**Task details:** Tally up the lines below that include the word "materials". Answer with the number alone.

**Provided data:**
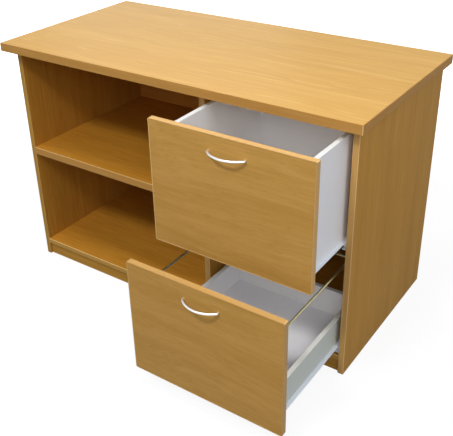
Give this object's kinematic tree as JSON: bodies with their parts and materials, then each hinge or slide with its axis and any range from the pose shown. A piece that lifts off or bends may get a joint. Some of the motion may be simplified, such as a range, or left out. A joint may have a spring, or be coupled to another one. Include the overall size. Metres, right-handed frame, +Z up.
{
  "type": "office desk credenza",
  "caption": "beech laminate office desk unit with an overhanging worktop, an open shelf bay on the left and a tray drawer over a filing drawer on the right",
  "frame": {"origin": "middle of the front plinth's underside, on the floor", "axes": "+X to the right along the worktop seen from the front, +Y from the front to the back, +Z up; the drawers open along -Y"},
  "size_m": [1.126, 0.848, 0.72],
  "materials": {
    "beech_worktop": "satin beech laminate, grain along the worktop",
    "beech_board": "satin beech laminate, grain along each board",
    "beech_edging": "satin beech edging strip, a little lighter than the boards",
    "back_board": "thin board with beech foil, satin",
    "plain_beech": "plain turned beech",
    "white_melamine": "white melamine facing, lightly textured",
    "white_epoxy_steel": "white epoxy coated steel, semi gloss",
    "nylon": "natural nylon",
    "satin_chrome": "satin chrome",
    "zinc_steel": "bright zinc plated steel"
  },
  "bodies": {
    "carcass": {"desktop": "beech_worktop", "desktop_edging": "beech_edging", "left_side_panel": "beech_board", "left_panel_edging": "beech_edging", "right_side_panel": "beech_board", "right_panel_edging": "beech_edging", "centre_divider": "beech_board", "divider_edging": "beech_edging", "middle_shelf": "beech_board", "shelf_edging": "beech_edging", "bottom_panel": "beech_board", "bottom_panel_edging": "beech_edging", "front_plinth": "beech_board", "back_panel": "back_board", "back_panel_screws": "zinc_steel", "carcass_dowels": "plain_beech", "upper_left_cabinet_runner": "white_epoxy_steel", "upper_right_cabinet_runner": "white_epoxy_steel", "lower_left_cabinet_runner": "white_epoxy_steel", "lower_right_cabinet_runner": "white_epoxy_steel", "cabinet_runner_screws": "zinc_steel"},
    "upper_drawer": {"upper_front": "beech_board", "upper_front_edging": "beech_edging", "upper_handle": "satin_chrome", "upper_handle_screws": "zinc_steel", "upper_left_side": "white_melamine", "upper_right_side": "white_melamine", "upper_back": "white_melamine", "upper_base": "white_melamine", "upper_drawer_dowels": "plain_beech", "upper_left_drawer_runner": "white_epoxy_steel", "upper_right_drawer_runner": "white_epoxy_steel", "upper_runner_screws": "zinc_steel"},
    "lower_drawer": {"lower_front": "beech_board", "lower_front_edging": "beech_edging", "lower_handle": "satin_chrome", "lower_handle_screws": "zinc_steel", "lower_left_side": "white_melamine", "lower_right_side": "white_melamine", "lower_back": "white_melamine", "lower_base": "white_melamine", "lower_drawer_dowels": "plain_beech", "lower_left_drawer_runner": "white_epoxy_steel", "lower_right_drawer_runner": "white_epoxy_steel", "lower_runner_screws": "zinc_steel", "left_file_rail": "zinc_steel", "right_file_rail": "zinc_steel", "rear_cross_rail": "zinc_steel", "left_rail_socket": "zinc_steel", "right_rail_socket": "zinc_steel", "rail_socket_screws": "zinc_steel"},
    "upper_left_front_roller_wheel": {"upper_left_front_roller": "nylon"},
    "upper_right_front_roller_wheel": {"upper_right_front_roller": "nylon"},
    "lower_left_front_roller_wheel": {"lower_left_front_roller": "nylon"},
    "lower_right_front_roller_wheel": {"lower_right_front_roller": "nylon"},
    "upper_left_rear_roller_wheel": {"upper_left_rear_roller": "nylon"},
    "upper_right_rear_roller_wheel": {"upper_right_rear_roller": "nylon"},
    "lower_left_rear_roller_wheel": {"lower_left_rear_roller": "nylon"},
    "lower_right_rear_roller_wheel": {"lower_right_rear_roller": "nylon"}
  },
  "joints": [
    {"name": "upper_drawer_slide", "type": "slide", "parent": "carcass", "child": "upper_drawer", "axis": [0, -1, 0], "range_m": [-0.18, 0.12]},
    {"name": "lower_drawer_slide", "type": "slide", "parent": "carcass", "child": "lower_drawer", "axis": [0, -1, 0], "range_m": [-0.293, 0.007]},
    {"name": "upper_left_front_roller_spin", "type": "hinge", "parent": "carcass", "child": "upper_left_front_roller_wheel", "pos_m": [0.131, 0.001, 0.38685], "axis": [1, 0, 0], "continuous": true},
    {"name": "upper_left_rear_roller_spin", "type": "hinge", "parent": "upper_drawer", "child": "upper_left_rear_roller_wheel", "pos_m": [0.1317, 0.193, 0.38765], "axis": [1, 0, 0], "continuous": true},
    {"name": "upper_right_front_roller_spin", "type": "hinge", "parent": "carcass", "child": "upper_right_front_roller_wheel", "pos_m": [0.519, 0.001, 0.38685], "axis": [1, 0, 0], "continuous": true},
    {"name": "upper_right_rear_roller_spin", "type": "hinge", "parent": "upper_drawer", "child": "upper_right_rear_roller_wheel", "pos_m": [0.5183, 0.193, 0.38765], "axis": [1, 0, 0], "continuous": true},
    {"name": "lower_left_front_roller_spin", "type": "hinge", "parent": "carcass", "child": "lower_left_front_roller_wheel", "pos_m": [0.131, 0.001, 0.0741], "axis": [1, 0, 0], "continuous": true},
    {"name": "lower_left_rear_roller_spin", "type": "hinge", "parent": "lower_drawer", "child": "lower_left_rear_roller_wheel", "pos_m": [0.1317, 0.08, 0.0749], "axis": [1, 0, 0], "continuous": true},
    {"name": "lower_right_front_roller_spin", "type": "hinge", "parent": "carcass", "child": "lower_right_front_roller_wheel", "pos_m": [0.519, 0.001, 0.0741], "axis": [1, 0, 0], "continuous": true},
    {"name": "lower_right_rear_roller_spin", "type": "hinge", "parent": "lower_drawer", "child": "lower_right_rear_roller_wheel", "pos_m": [0.5183, 0.08, 0.0749], "axis": [1, 0, 0], "continuous": true}
  ],
  "couplings": [
    {"joint": "upper_left_front_roller_spin", "follows": "upper_drawer_slide", "rad_per_m": 111.11},
    {"joint": "upper_left_rear_roller_spin", "follows": "upper_drawer_slide", "rad_per_m": 100},
    {"joint": "upper_right_front_roller_spin", "follows": "upper_drawer_slide", "rad_per_m": 111.11},
    {"joint": "upper_right_rear_roller_spin", "follows": "upper_drawer_slide", "rad_per_m": 100},
    {"joint": "lower_left_front_roller_spin", "follows": "lower_drawer_slide", "rad_per_m": 111.11},
    {"joint": "lower_left_rear_roller_spin", "follows": "lower_drawer_slide", "rad_per_m": 100},
    {"joint": "lower_right_front_roller_spin", "follows": "lower_drawer_slide", "rad_per_m": 111.11},
    {"joint": "lower_right_rear_roller_spin", "follows": "lower_drawer_slide", "rad_per_m": 100}
  ]
}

**Full answer:** 2